Franck Bouysse
Glaise
Prix Libr'à nous 2018
Au cœur du Cantal, dans la chaleur d’août 1914, les hommes se résignent à partir, là-bas, au loin. Joseph, tout juste 15 ans, doit prendre en charge la ferme familiale avec sa mère, sa grand-mère et Léonard, vieux voisin devenu son ami. Dans la propriété d’à-côté, Valette, tenu éloigné de la guerre en raison d’une main atrophiée, ressasse ses rancœurs et sa rage. Et voilà qu’il doit recueillir la femme de son frère et sa fille venues se réfugier à la ferme. L’arrivée des deux femmes va bouleverser l’ordre immuable de la vie dans ces montagnes.
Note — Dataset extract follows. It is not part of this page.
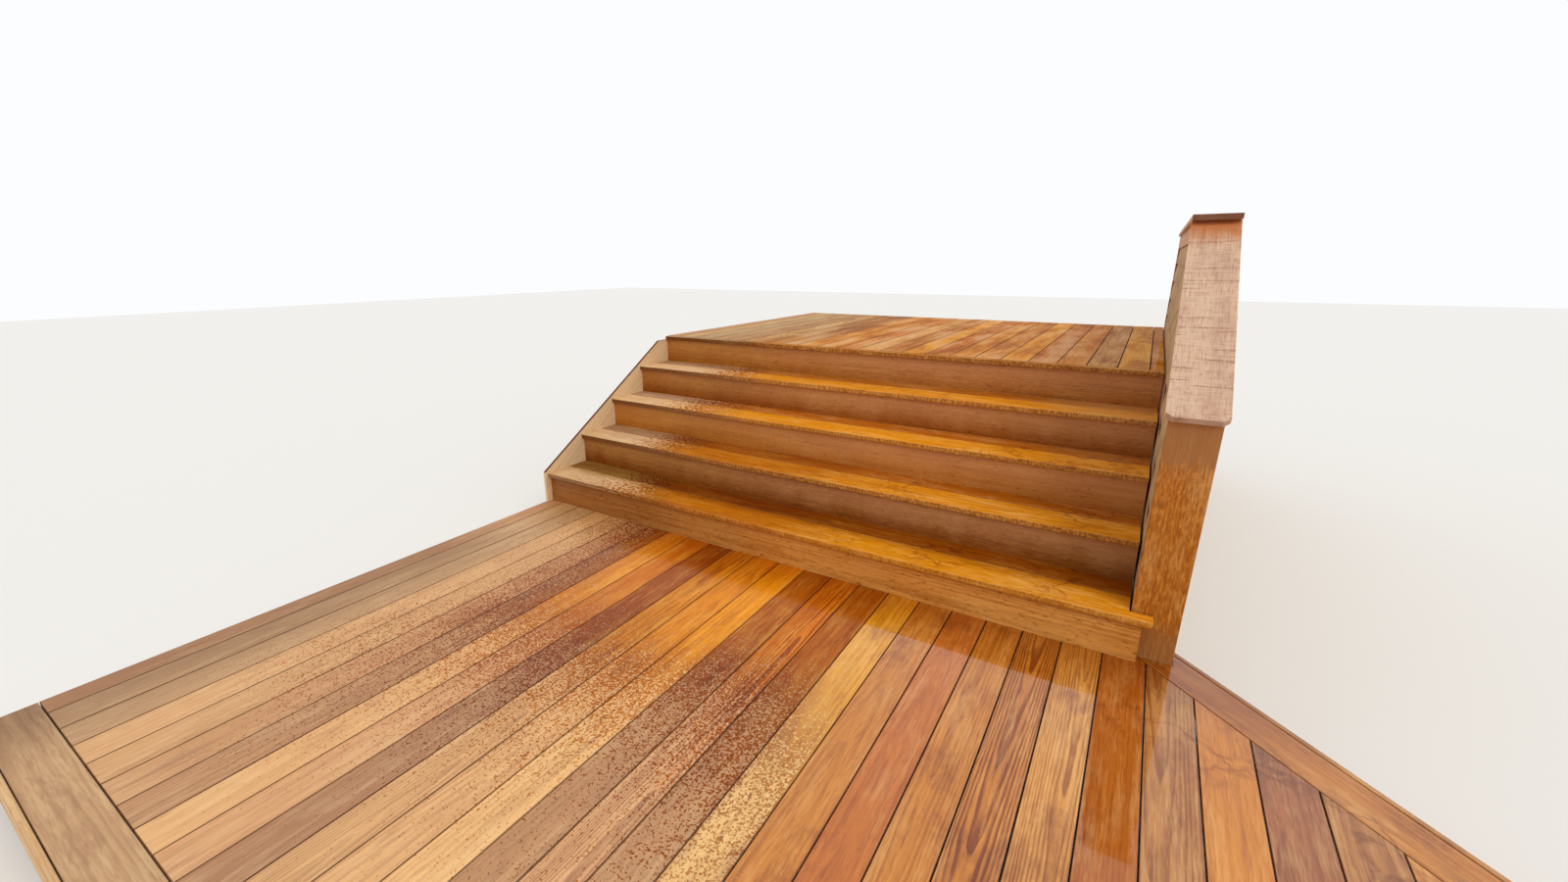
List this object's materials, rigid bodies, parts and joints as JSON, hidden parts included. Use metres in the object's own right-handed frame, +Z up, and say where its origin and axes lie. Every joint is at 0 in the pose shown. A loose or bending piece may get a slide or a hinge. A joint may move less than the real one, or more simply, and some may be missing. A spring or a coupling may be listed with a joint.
{
  "type": "wooden deck stairs",
  "caption": "Wide wooden flight with closed risers between a low deck with a diagonal bordered edge and a high deck, with a shingled cheek wall and parapet under plank caps.",
  "frame": {"origin": "centre of the bounding box in plan, at ground level", "axes": "+Z up; the flight climbs along +Y; +X is to the right of someone climbing it"},
  "size_m": [4.712, 6.169, 1.895],
  "materials": {
    "treads": "clear-oiled wood, wet and glossy",
    "risers": "clear-oiled wood, satin",
    "low_deck": "clear-oiled boards of mixed colour, wet",
    "high_deck": "clear-oiled boards, wet and glossy",
    "trim": "sawn boards, matt",
    "caps": "rough-sawn boards, matt and pale",
    "cladding": "sawn shingles, matt",
    "framing": "rough framing lumber, matt",
    "sheathing": "plywood, matt"
  },
  "bodies": {
    "root": {"tread_1": "treads", "tread_2": "treads", "tread_3": "treads", "tread_4": "treads", "high_deck_edge_strip": "treads", "riser_1": "risers", "riser_2": "risers", "riser_3": "risers", "riser_4": "risers", "riser_5": "risers", "low_deck_boards": "low_deck", "low_deck_border": "low_deck", "low_deck_fascia": "low_deck", "high_deck_boards": "high_deck", "left_skirt_board": "trim", "right_skirt_board": "trim", "frieze_inner": "trim", "frieze_outer": "trim", "wall_front_board": "trim", "wall_rear_board": "trim", "sloped_cap": "caps", "level_cap": "caps", "cladding_inner": "cladding", "cladding_outer": "cladding", "stringers": "framing", "kick_cleat": "framing", "hanger_board": "framing", "low_deck_rims": "framing", "low_deck_joists": "framing", "low_deck_posts": "framing", "high_deck_rims": "framing", "high_deck_ledgers": "framing", "high_deck_joists": "framing", "high_deck_posts": "framing", "wall_bottom_plate": "framing", "wall_studs": "framing", "wall_top_plates": "framing", "wall_sheathing_inner": "sheathing", "wall_sheathing_outer": "sheathing"}
  },
  "joints": []
}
Roman d’amour et de fureur, Glaise confirme l’immense talent de son auteur à mettre en scène des êtres humains aux prises avec leurs démons et avec les fantômes du passé. De livre en livre, Franck Bouysse s’impose comme une voix incontournable de la littérature française contemporaine.
- Franck Bouysse, né en 1965 à Brive-la-Gaillarde, se lance dans l’écriture en 2004. Son œuvre publiée à La Manufacture avec Grossir le ciel en 2014, puis Plateau, Glaise et Né d’aucune femme en 2019 rencontrent un large succès et remportent de nombreux prix littéraires.
Une nouvelle édition pour ce roman de Franck Bouysse, lauréat du prix Libr’à nous 2018 du Meilleur roman francophone.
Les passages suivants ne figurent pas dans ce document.